Cara Adams' cool sports job: Senior project engineer for Firestone Racing

Courtesy of Firestone Racing

Cara Adams is a boss in the pits. As the senior project engineer for Firestone Racing, she's responsible for the development of the brand's Superspeedway tires, including those used at Indianapolis for the Indy 500, the sport's biggest race of the year, which will be run for the 100th time on Sunday.

Adams, from Akron, Ohio, talked with espnW about the love of motorsports that set her on her path and what her life is like in the pits.

The woman behind the tires

I work with the mechanical design and testing of the tires. I set up and run tire tests, create tire specifications, run computer simulations and follow production of all the Superspeedway tires. I am also responsible for our "Force and Moment" testing program, which submits our tires to high laps, speeds and angles similar to what the tires see on the racetrack.

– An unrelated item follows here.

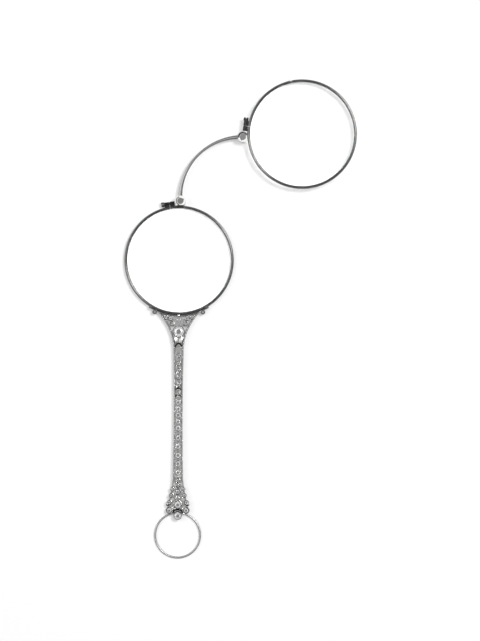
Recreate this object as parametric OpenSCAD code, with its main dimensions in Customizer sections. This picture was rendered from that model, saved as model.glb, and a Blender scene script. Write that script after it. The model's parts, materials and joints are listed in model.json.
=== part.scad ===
/* [Lenses and rims] */
// Outside diameter of each lens rim
rim_d = 38.5; // [36:0.5:42]
// Width of the rim's wire, seen from the front
rim_w = 1; // [0.9:0.05:1.2]
// Height of each rim, back to front
rim_h = 1.8; // [1.7:0.05:2.1]
// Depth of the groove that holds the glass
groove_d = 0.3; // [0.2:0.05:0.35]
// Thickness of the glass at its edge
glass_t = 1.2; // [0.9:0.1:1.4]
// How far each face of the glass swells in the middle
glass_swell = 0.2; // [0.05:0.05:0.25]
// Space between the two rims when they lie closed
rim_gap = 0.2; // [0.15:0.05:0.35]

/* [Folding bow] */
// Distance between the two hinge pivots
bow_span = 31.4; // [29:0.2:34]
// Space between the middle of the bow and the closed rims
bow_clear = 0.75; // [0.5:0.05:1.2]
// Width of the bow at its ends
bow_end_w = 1.55; // [1.3:0.05:1.8]
// Width of the bow at its middle
bow_mid_w = 0.95; // [0.8:0.05:1.3]
// Thickness of the bow, back to front
bow_t = 1.5; // [1.2:0.1:1.8]

/* [Hinges] */
// Distance from a rim's edge to its hinge pivot
pivot_out = 1.55; // [1.45:0.05:1.9]
// Angle at each pivot between the bow and the lens centre, open
open_angle = 137; // [130:1:144]
// Bearing of the first hinge round the fixed lens
hinge_bearing = 89; // [82:1:96]
// Radius of the hinge ears
ear_r = 1.85; // [1.75:0.05:2.1]
// Radius of the bow's knuckles
knuckle_r = 1.25; // [1.15:0.05:1.4]
// Radius of the hinge pins
pin_r = 0.45; // [0.35:0.05:0.5]
// Radius of the pins' drop-shaped heads
pin_head_r = 1.05; // [0.8:0.05:1.15]
// Wire diameter of the opening springs
spring_wire = 0.2; // [0.14:0.02:0.22]

/* [Closing screws] */
// Outside radius of the closing barrels
barrel_r = 0.62; // [0.55:0.02:0.7]
// Length of each closing barrel
barrel_l = 1.72; // [1.4:0.05:2]
// Gap between a rim's two ends
slit = 0.15; // [0.1:0.05:0.3]
// Radius of the closing screw's shank
screw_r = 0.34; // [0.28:0.02:0.4]
// Radius of the closing screw's head
screw_head_r = 0.85; // [0.75:0.05:0.88]
// Length of the closing screw's head
screw_head_l = 1.1; // [0.8:0.1:1.3]

/* [Handle] */
// Angle from straight down at which the handle's claws grip the rim
grip_angle = 31; // [28:1:35]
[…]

I use the data we get from this testing to build a mathematical model of the tire that race teams can use in off-track racing simulations. This helps them set up their cars before they even show up to the racetrack.

Designing for the Indy 500

I lead the team that designs the Indy 500 tires. From the technical side, we start the design process for the Indy 500 tire well over a year in advance of the race. I use data I get from tire testing, the previous year's Indy 500, along with driver feedback to build the best possible tire specifications.

Any given Sunday, I'll be at the track

Most race days, I work with our engineers and technicians in the race pits to gather information about the performance and operating conditions of the tires. Up until the race, I am on the "hot" side of the pit wall, inspecting race tires. If someone has a question about a tire, I'll help the driver or race engineer.

In general, many engineers don't see their full product lifecycle. With Firestone Racing tires, I have the unique ability to come up with an original idea, even a sketch on paper, create and test a virtual model of the idea, work with manufacturing to get it made, test the product, then take it to the racetrack. Immediately after a new tire design is run, I get instant feedback from the end user of our product (a.k.a. the racecar driver) after he or she gets out of the car.

One of the best things about my job is the ability to inspire young kids to get involved in STEM. I love to talk to groups of kids about engineering, how I got started and what they can do.
Cara Adams

I attend almost every race. I typically don't mind all the trips. I have gotten to do some incredible things in my travels. I've been to Surfers' Paradise, Australia, and held a koala. I've been to baseball games in stadiums all over the country. I've been to downtown Tokyo, São Paulo and lots of other amazing places. I do triathlons, so I've gotten to run and bike in so many cool cities.

How I got here

I went into engineering because I was good at math and loved the physics of motion. It didn't hurt that my mom was a science teacher and my grandfather was an engineer on the launch team at NASA. I loved taking things apart when I was a kid, and sometimes I even put them back together!

A classmate at the University of Akron invited me to the College of Engineering machine shop to check out their Formula SAE racecar. I loved it and jumped right in and tried to learn and do everything from sweeping floors to how to use the mill. That's when I decided that I wanted to work in racing.

After graduation, once I was hired as an engineer in the Tire-Vehicle Dynamics group at Bridgestone, I found the manager of our Race Tire Development group. I was kind of a pest and told him my goal was to work for his group. I asked him what skills or traits his ideal engineer would have. He told me, and I went out and bought textbooks, read and studied on my own time and tried to find things in my Vehicle Dynamics job that might parallel to the Race Tire group. When an opening became available, my goal was for them to have no choice but to hire me.

There was indeed a position for an engineer three years after I started with the company, and I got the job. I had to learn a lot and ask an incredible number of questions, but slowly enough, I started contributing to the group.

Courtesy of Firestone Racing

"Immediately after a new tire design is run," Adams said. "I get instant feedback from the end user of our product (a.k.a. the racecar driver) after he or she gets out of the car."

I'm not with PR

Although many came before me, when I first started, I was the only female engineer in the IndyCar pits. At that time, most of the women outside Firestone in racing uniforms were public relations or marketing. Before the drivers got to know me, I would ask them about the performance of the tires, and many assumed I was PR and would give me a very generic answers.

I quickly learned to ask something very specific, so they knew that I needed a technical answer. I would ask things such as, "How does the mid to exit understeer of this tire compare to last year's tire?" and that would do the trick.

Passing the torch

One of the best things about my job is the ability to inspire young kids to get involved in STEM. I love to talk to groups of kids about engineering, how I got started and what they can do. I speak at local high schools, colleges and groups of elementary school kids whenever I can. I mentor several young ladies who are in high school, studying engineering in college or professional engineers. One of the greatest compliments I can get is to hear someone I've talked to choose engineering.